Du Front de gauche vers la "Gauche populaire"

mardi 5 mai 2015.
 

Le pouvoir au peuple ? Comment fédérer en bas ?

Gauche alternative ou gauche de transformation sont des appellations par défaut, sans contenu défini. Nulles. Gauche de gauche ou gauche radicale redoublent la confusion. Pour savoir quel nom doit être le nôtre, il nous faut être clairs sur notre projet.

S’il s’agit d’en finir avec la domination de classe, partons d’une analyse de classe. La structure de classe clive la société en deux  : entre le peuple dans son grand nombre et une minorité oligarchique, qui est à la fois dominante et, comme dit Gramsci, «  dirigeante  ». Elle domine par un monopole de ­propriété concédée, sous la houlette du capital financier. Elle dirige à travers un monopole de compétences appropriées par une soi-disant élite. Elle exerce ainsi son pouvoir à travers deux sortes de privilèges reconductibles, qui se mélangent et convergent, mais conservent un potentiel de divergences. Elle articule deux forces ­sociales distinctes, qui, dans l’arène politique, siègent, l’une, à droite et l’autre, plus ambivalente, plus flexible, à gauche.

Au sein du peuple, et c’est ce qui le définit, il n’y a pas de privilèges, mais des acquis, fruits de luttes séculaires. Mais ces acquis, toujours à reconquérir, sont inégalement partagés selon que l’on appartient ou non à des professions ou générations où l’on s’est trouvé en mesure de les défendre. La gauche élitaire, aujourd’hui PS, tend à capter les suffrages de la partie du peuple la mieux pourvue, avec laquelle elle peut tisser des connivences autour de réseaux de ­protection et d’ascension sociale. La droite, elle, exerce son emprise sur ceux surtout qui n’ont pas les moyens de s’y projeter. Et le FN en est l’avatar menteur qui peut s’afficher quand elle a phagocyté son partenaire de gauche.
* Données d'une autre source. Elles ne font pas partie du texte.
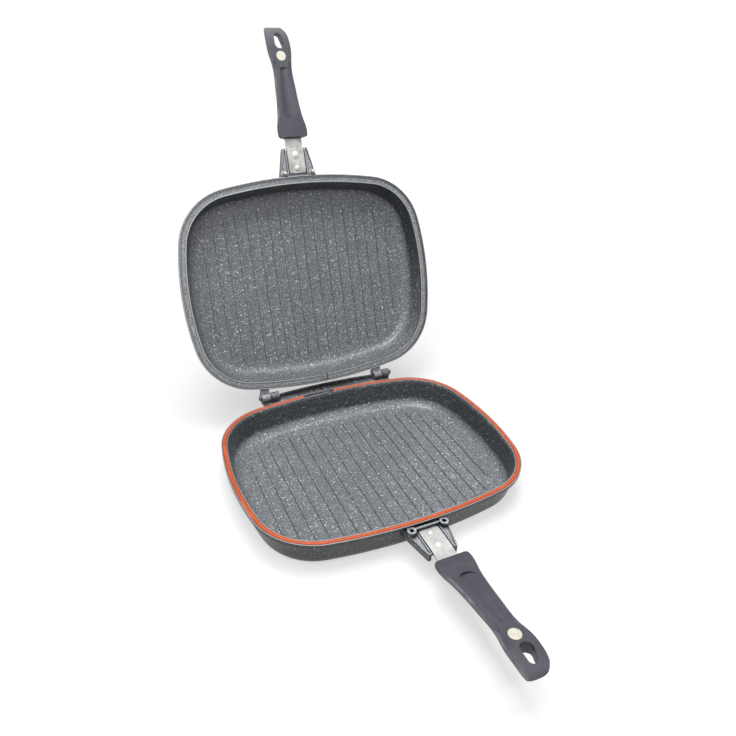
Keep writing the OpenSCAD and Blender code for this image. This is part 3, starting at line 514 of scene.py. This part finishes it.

Quant au parti du peuple, il se donne dans une constellation d’organisations, syndicats, associations, mouvements et rebellions (sociales, culturelles, écologiques, de sexe et de migration), représentative d’une gauche populaire, distincte de la gauche élitaire. Il ne pourra faire reculer le pouvoir néo­libéral qu’en rassemblant un puissant bloc opposé, une gauche dont il sera le pôle hégémonique  : une longue lutte. Il recrute pour l’essentiel ses militants dans des couches sociales qui préservent encore quelques acquis. Il restera impuissant s’il ne va pas vers l’autre moitié du peuple, la plus dépourvue et la plus jeune. Quelle est donc la forme politique qui convient à ce combat de classe, à la stratégie du peuple des sans-privilèges  ? L’histoire du Front de gauche montre qu’il existe un ensemble d’organisations politiques capables de se fédérer. Mais son ­slogan porteur, «  Le pouvoir au peuple  !  », n’a pas la moindre chance d’être entendu s’il ne commence pas par se l’appliquer à lui-même.

La fédération au sommet doit se ­réaliser en bas, au ras de la vie des gens, en vraies communautés politiques, associant en chaque lieu les adhérents et les sans-carte en collectifs durables démocratiquement constitués et responsables de la lutte politique sur leur espace vécu. Seule une pratique politique en symbiose avec une culture d’association et d’intervention pourra donner au mouvement sa consistance unitaire, de bas en haut. Si cette analyse est juste, le nom qui convient à ce tiers-parti est celui de gauche populaire.